7.) Be selective about where you network and who you network with

I’ve met some professionals who have confessed to me that they will even turn up to the opening of an envelope. You hardly need me to say this, but this is not a productive use of your non-chargeable time. 

At a time of such uncertainty, you want your time to be as productive as possible and this is where knowing your goal comes in. If you have a networking goal and know who you want to reach, then it becomes a lot easier to decide on what platforms and who to network with. Not every group, social networking site or contact is created equal, so decide where your time spent will likely be more effective.

8.) Ditch some of your network

Yes, I did say that – ditch some of your network! Sometimes, whether for the right reasons or not, we can cling onto relationships. Relationships which may have been very promising at one point in time, but are no longer going to benefit us in the short or medium term. 

Running around after intermediaries who are never going to refer work to you is de-motivational and a large waste of your time, so evaluate your relationships and do a cost-benefit analysis (e.g time spent maintaining the relationship vs the value they bring).

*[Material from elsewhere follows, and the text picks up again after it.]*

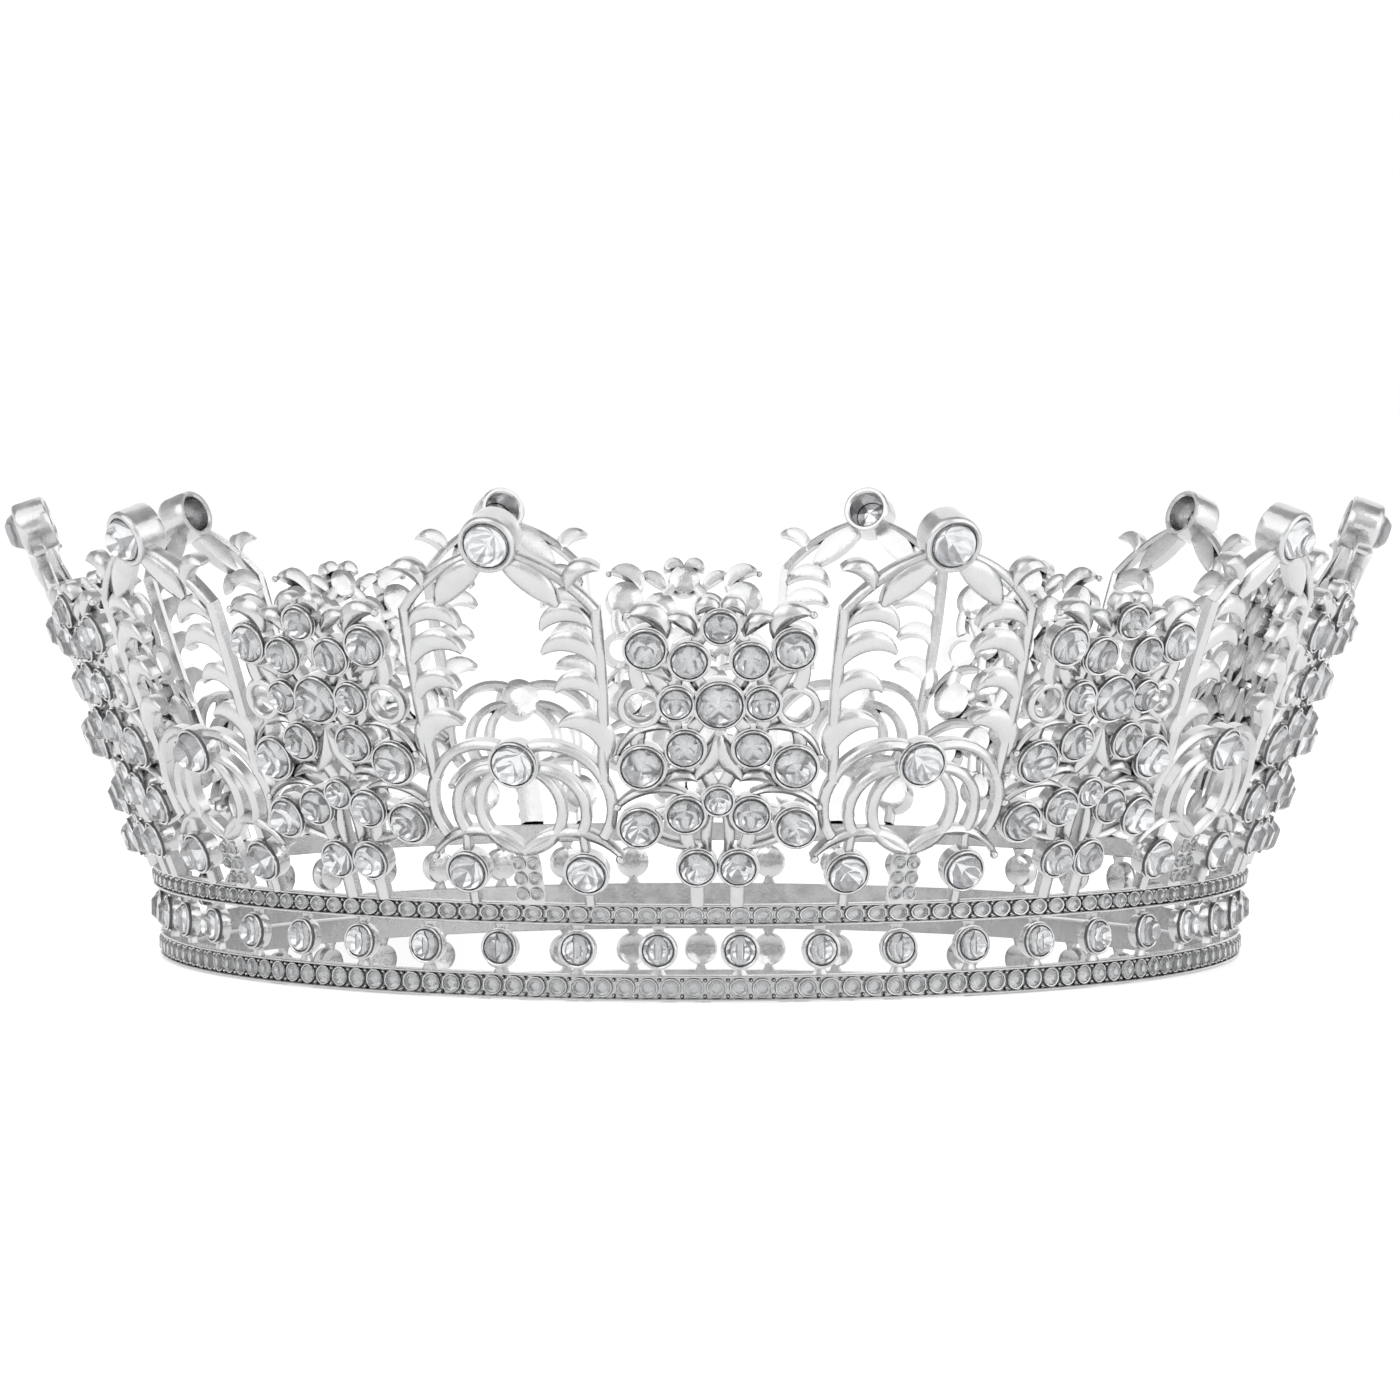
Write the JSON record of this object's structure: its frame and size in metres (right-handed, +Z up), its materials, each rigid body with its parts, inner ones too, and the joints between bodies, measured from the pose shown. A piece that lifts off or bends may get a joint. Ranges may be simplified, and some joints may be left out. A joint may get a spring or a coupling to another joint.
{
  "type": "bridal crown",
  "caption": "Full-round crown of silver openwork: two beaded rails with stones between, and a flared wall of scroll peaks and stone-set fans with a large stone at each tip.",
  "frame": {"origin": "centre of the crown's foot, on the surface that it stands on", "axes": "+Z up through the middle of the crown; -Y towards the front, at a fan's middle line; +X to the viewer's right"},
  "size_m": [0.1934, 0.1846, 0.0634],
  "materials": {
    "silver_metal": "bright silver-coloured plating over cast zinc alloy, polished on the outside and softer in the recesses",
    "crystal": "clear cut crystal with bright and dark facets"
  },
  "bodies": {
    "root": {"lower_rail": "silver_metal", "upper_rail": "silver_metal", "band_settings": "silver_metal", "peak_frame_01": "silver_metal", "peak_frame_02": "silver_metal", "peak_frame_03": "silver_metal", "peak_frame_04": "silver_metal", "peak_frame_05": "silver_metal", "peak_frame_06": "silver_metal", "peak_frame_07": "silver_metal", "peak_frame_08": "silver_metal", "peak_frame_09": "silver_metal", "peak_frame_10": "silver_metal", "fan_frame_01": "silver_metal", "fan_frame_02": "silver_metal", "fan_frame_03": "silver_metal", "fan_frame_04": "silver_metal", "fan_frame_05": "silver_metal", "fan_frame_06": "silver_metal", "fan_frame_07": "silver_metal", "fan_frame_08": "silver_metal", "fan_frame_09": "silver_metal", "fan_frame_10": "silver_metal", "tip_settings": "silver_metal", "lower_rail_beads": "crystal", "upper_rail_beads": "crystal", "band_stones": "crystal", "tip_stones": "crystal", "peak_stones": "crystal", "flank_stones": "crystal", "fan_stones_large": "crystal", "fan_stones_medium": "crystal", "fan_stones_small": "crystal", "stem_beads": "crystal"}
  },
  "joints": []
}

For those relationships where the time spent exceeds the value that they bring, consider dropping these contacts to free up the time to make new ones that are of a higher value.

Effective networking means more business in less time!

Don’t add stress to an already difficult situation right now by trying to make as many new contacts as you can. This method is more like a hamster-wheel where you will have to keep running and running yet you’re not going anywhere. It takes up a lot of your time and energy, two things of which you don’t have much of.

To spend less time on networking and avoid burning yourself out, concentrate on finding the right kind of contacts and then building and maintaining all of your relationships. This makes your networking efforts far more effective as your clients are your best marketing tool. Keep them happy and then more work and referrals will come when you need them later.